Benoît Marti was a professor of Greek and Hebrew at Bern, and a friend of the great Conrad Gesner (I call him great, for he combined the qualities of a man of science and a man of letters, was one of the fathers of botany as well as of mountaineering, and was, in his many-sidedness, a typical figure of the renaissance). Marti, in the year 1558 or 1559, wrote as follows of the view from his native city:

"These are the mountains which form our pleasure and delight" (the Latin is better—'deliciæ nostræ, nostrique amores') "when we gaze at them from the higher parts of our city and admire their mighty peaks and broken crags that threaten to fall at any moment. Here we watch the risings and settings of the sun and seek signs of the weather. In them we find food not only for our eyes and our minds but also for our bellies"; and he goes on to enumerate the dairy products of the Oberland and the happy life of its population. I quote again this good man: "Who, then, would not admire, love, willingly visit, explore, and climb places of this sort? I assuredly should call those who are not attracted by them mushrooms, stupid, dull fishes, and slow tortoises" ('fungos, stupidos insulsos pisces, lentosque chelones'). "In truth, I cannot describe the sort of affection and natural love with which I am drawn to mountains, so that I am never happier than on the mountain crests, and there are no wanderings dearer to me than those on the mountains. They are the theater of the Lord, displaying monuments of past ages, such as precipices, rocks, peaks and chasms, and never-melting glaciers"; and so on through many eloquent paragraphs.

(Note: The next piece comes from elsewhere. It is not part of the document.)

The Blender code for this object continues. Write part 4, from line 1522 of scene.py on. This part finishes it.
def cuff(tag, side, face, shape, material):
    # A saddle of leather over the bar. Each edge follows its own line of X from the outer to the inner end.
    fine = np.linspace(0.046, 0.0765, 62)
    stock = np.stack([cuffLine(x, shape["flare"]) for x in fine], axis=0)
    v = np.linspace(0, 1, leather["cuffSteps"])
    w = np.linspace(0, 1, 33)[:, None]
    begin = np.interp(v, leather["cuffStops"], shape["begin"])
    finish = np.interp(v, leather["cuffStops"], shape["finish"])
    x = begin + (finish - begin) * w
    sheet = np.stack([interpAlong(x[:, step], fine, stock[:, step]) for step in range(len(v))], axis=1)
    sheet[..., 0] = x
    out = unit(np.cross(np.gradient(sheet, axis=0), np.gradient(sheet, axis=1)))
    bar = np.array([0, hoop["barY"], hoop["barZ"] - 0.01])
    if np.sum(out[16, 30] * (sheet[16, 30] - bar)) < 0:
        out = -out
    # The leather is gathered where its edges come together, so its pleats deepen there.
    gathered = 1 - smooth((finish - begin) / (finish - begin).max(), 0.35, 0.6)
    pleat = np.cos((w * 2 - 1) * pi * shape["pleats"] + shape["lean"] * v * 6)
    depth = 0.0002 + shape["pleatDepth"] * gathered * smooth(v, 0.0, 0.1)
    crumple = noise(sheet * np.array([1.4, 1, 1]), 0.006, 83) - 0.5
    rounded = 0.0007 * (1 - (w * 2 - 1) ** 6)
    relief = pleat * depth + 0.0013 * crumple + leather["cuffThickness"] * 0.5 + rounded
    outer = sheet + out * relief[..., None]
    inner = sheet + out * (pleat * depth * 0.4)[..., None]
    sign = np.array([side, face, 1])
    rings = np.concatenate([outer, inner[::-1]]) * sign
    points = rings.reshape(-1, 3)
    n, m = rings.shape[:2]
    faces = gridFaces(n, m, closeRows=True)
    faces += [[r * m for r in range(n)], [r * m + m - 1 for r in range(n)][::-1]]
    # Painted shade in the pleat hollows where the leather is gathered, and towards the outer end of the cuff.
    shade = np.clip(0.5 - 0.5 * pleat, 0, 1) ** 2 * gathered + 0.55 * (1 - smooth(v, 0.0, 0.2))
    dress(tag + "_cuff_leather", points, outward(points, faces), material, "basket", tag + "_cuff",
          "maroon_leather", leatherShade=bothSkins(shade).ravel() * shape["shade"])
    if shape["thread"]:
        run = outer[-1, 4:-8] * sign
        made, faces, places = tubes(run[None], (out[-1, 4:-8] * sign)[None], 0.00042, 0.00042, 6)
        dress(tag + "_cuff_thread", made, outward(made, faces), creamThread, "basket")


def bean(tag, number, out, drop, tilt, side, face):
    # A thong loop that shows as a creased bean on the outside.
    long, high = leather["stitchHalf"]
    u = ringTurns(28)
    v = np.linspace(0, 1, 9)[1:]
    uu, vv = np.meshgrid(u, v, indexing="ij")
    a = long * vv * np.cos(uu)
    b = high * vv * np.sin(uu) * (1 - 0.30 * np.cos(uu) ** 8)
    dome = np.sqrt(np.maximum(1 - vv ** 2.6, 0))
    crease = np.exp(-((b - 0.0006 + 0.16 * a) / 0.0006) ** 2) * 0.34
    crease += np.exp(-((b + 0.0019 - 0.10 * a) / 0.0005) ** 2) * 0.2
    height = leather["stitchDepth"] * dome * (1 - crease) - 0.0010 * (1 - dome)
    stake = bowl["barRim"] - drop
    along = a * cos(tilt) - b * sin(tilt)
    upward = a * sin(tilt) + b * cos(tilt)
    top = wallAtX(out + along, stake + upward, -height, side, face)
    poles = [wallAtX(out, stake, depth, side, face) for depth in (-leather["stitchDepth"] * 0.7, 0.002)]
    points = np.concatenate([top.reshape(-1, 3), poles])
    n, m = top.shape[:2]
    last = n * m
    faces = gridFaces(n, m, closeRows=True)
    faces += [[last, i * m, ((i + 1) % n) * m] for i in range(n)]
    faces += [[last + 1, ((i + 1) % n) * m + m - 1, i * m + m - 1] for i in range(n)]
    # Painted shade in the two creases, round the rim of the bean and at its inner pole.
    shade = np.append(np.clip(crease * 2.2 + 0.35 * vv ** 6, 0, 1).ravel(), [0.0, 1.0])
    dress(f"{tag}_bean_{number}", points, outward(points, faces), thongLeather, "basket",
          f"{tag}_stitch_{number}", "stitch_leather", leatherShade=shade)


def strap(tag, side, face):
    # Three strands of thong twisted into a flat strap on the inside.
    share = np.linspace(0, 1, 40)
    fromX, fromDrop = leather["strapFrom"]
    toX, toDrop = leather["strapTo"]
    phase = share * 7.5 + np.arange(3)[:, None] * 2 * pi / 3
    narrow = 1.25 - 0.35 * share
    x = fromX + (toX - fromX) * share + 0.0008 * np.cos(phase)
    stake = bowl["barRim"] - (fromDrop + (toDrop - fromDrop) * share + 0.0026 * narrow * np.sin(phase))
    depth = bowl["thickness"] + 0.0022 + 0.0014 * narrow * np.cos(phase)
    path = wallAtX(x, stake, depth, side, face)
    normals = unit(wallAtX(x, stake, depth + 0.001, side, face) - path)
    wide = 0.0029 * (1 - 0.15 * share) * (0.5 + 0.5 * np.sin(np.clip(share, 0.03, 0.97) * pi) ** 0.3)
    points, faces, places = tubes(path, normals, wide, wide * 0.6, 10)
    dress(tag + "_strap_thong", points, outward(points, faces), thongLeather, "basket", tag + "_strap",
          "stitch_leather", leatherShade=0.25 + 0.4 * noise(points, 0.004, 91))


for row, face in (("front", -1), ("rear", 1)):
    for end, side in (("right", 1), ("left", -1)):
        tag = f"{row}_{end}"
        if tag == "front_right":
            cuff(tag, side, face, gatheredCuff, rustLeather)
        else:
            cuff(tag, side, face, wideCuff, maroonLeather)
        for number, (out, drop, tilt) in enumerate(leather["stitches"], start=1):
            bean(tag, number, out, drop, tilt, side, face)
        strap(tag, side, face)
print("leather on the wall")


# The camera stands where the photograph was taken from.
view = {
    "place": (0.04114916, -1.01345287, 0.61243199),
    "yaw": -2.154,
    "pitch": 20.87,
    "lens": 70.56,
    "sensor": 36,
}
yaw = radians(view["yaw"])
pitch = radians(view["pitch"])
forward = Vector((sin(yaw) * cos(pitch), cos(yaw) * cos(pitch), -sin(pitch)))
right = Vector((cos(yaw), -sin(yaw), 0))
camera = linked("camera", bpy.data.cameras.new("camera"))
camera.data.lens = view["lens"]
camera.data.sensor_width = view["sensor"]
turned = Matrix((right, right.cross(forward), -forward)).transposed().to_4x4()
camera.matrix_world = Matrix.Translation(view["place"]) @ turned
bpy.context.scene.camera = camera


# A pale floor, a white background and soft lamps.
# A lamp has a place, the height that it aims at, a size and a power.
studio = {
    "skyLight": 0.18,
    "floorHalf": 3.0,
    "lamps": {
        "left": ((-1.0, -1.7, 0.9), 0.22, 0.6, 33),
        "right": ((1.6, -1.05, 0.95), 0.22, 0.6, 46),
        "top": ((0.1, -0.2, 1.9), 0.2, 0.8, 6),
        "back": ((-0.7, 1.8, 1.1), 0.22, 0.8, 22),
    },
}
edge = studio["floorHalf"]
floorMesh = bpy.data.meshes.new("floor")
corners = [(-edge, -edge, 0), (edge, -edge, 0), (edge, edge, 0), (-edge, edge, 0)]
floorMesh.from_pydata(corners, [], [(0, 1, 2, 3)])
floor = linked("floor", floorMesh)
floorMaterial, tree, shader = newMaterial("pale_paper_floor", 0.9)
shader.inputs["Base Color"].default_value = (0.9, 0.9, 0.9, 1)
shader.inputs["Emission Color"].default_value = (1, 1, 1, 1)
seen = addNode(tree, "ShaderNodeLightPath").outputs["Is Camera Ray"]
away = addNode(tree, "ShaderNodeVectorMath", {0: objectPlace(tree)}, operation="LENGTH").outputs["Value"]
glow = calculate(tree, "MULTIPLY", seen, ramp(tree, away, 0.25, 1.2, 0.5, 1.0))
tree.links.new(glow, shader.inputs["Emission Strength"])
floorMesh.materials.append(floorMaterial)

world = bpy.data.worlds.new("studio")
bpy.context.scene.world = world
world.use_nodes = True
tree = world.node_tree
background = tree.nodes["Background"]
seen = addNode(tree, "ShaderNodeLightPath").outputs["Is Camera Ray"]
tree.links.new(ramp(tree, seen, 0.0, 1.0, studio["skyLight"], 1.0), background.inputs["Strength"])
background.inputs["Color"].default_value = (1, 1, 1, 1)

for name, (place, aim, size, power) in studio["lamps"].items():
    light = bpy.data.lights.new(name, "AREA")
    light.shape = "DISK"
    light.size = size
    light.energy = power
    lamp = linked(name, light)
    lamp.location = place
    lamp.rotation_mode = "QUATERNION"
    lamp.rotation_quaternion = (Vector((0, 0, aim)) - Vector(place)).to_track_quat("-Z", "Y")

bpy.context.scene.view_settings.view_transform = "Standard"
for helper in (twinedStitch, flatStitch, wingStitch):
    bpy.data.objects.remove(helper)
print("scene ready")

I will only add two sentences from the preface to Simler's 'Vallesiæ et Alpium Descriptio,' first published in 1574, which seems to me a strong piece of evidence in favor of my view: "In the entire district, and particularly in the very lofty ranges by which the Vallais is on all sides surrounded, wonders of nature offer themselves to our view and admiration. With my countrymen many of them have through familiarity lost their attraction; but foreigners are overcome at the mere sight of the Alps, and regard as marvels what we through habit pay no attention to."

Mr. Coolidge, in his singularly interesting footnotes, goes on to show that the books that remain to us are not isolated instances of a feeling for mountains in the age of the renaissance. The mountains themselves bear, or once bore, records even more impressive. Most of us have climbed to the picturesque old castle at Thun and seen beyond the rushing Aar the green heights of the outposts of the Alps, the Stockhorn and the Niesen. Our friend, Marti, who climbed the former peak about 1558, records that he found on the summit (tituli, rythmi, et proverbia saxis inscripta unà cum imaginibus et nominibus auctorum. Inter alia cujusdam docti et montium amœnitate capti observare licebat illud:

ʻΟ τῶν ὅρων ἕρως αριστος.ʼ

'The love of mountains is best.' In those five words some Swiss professor anticipated the doctrine of Ruskin and the creed of Leslie Stephen, and of all men who have found mountains the best companions in the vicissitudes of life.

In the annals of art it would be easy to find additional proof of the attention paid by men to mountains three to four hundred years ago. The late Josiah Gilbert, in a charming but too little-known volume, 'Landscape in Art,' has shown how many great painters depicted in their backgrounds their native hills. Titian is the most conspicuous example.

It will perhaps be answered that this love of mountains led to no practical result, bore no visible fruit, and therefore can have been but a sickly plant. Some of my hearers may feel inclined to point out that it was left to the latter half of the nineteenth century to found climbers' clubs. It would take too long to adduce all the practical reasons which delayed the appearance of these fine fruits of peace and an advanced civilization. I am content to remind you that the love of mountains and the desire to climb them are distinct tastes. They are often united, but their union is accidental not essential. A passion for golf does not necessarily argue a love of levels. I would suggest that more outward and visible signs than is generally imagined of the familiar relations between men and mountains in early times may be found. The choicest spots in the Alpine region—Chamonix, Engelberg, Disentis, Einsiedlen, Pesio, the Grande Chartreuse—were seized on by recluses; the Alpine baths were in full swing at quite an early date. I will not count the Swiss Baden, of which a geographer, who was also a Pope, Æneas Silvius (Pius II.) records the. attractions, for it is in the Jura, not the Alps; but Pfäfers, where wounded warriors went to be healed, was a scene of dissipation, and the waters of St. Moritz were vaunted as superseding wine. I may be excused, since I wrote this particular passage myself a good many years ago, for quoting a few sentences bearing on this point from 'Murray's Handbook to Switzerland.' In the sixteenth century fifty treatises dealing with twenty-one different resorts were published. St. Moritz, which had been brought into notice by Paracelsus (died 1541), was one of the most famous baths. In 1501 Matthew Schinner, the famous Prince Bishop of Sion, built 'a magnificent hotel' at Leukerbad, to which the wealthy were carried up in panniers on the back of mules. Brieg, Gurnigel, near Bern, the baths of Masino, Tarasp and Pfäfers were also pomilar in early times. Leonardo da Vinci mentions the baths of Bormio, and Gesner went there.